Oui, surtout que les compétences Fatca ne sont pas très répandues sur le marché. Vous pouvez imaginer que si les grands établissements recourent, chacun, à une dizaine d’experts provenant des principaux cabinets d’audit, il n’en reste plus forcément beaucoup de libre pour aider les plus petites banques à mettre en place les procédures nécessaires.
– Qu’en est-il du coût de la mise en place de ces procédures?

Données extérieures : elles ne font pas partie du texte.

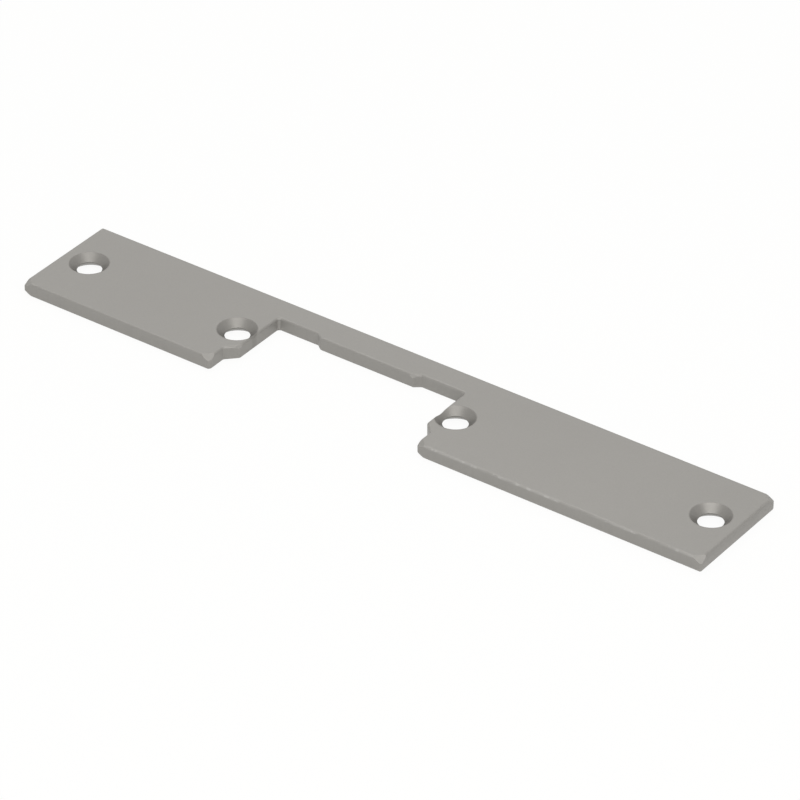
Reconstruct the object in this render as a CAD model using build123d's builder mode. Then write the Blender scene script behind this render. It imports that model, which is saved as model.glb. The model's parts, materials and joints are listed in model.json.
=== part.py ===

Les grandes banques de la place genevoise ont dû engager une trentaine de personnes simplement pour procéder à la revue des comptes. Trente personnes sur deux ans. Si l’on ajoute à cela une dizaine de consultants qui travaillent à plein-temps et qui doivent facturer entre 2000 et 5000 francs la journée, on peut imaginer un coût relativement important. Toutefois, les banques suisses ont pu bénéficier d’un certain avantage sur leurs concurrentes étrangères: la mise en place de Rubik. En effet, on retrouve avec Rubik des processus très similaires – identification des ayants-droits économiques en fonction des critères de nationalité, prélèvements à la source – qui ont pu être répliqués pour Fatca. Et qui pourront l’être quand il s’agira de passer à l’échange automatique d’informations.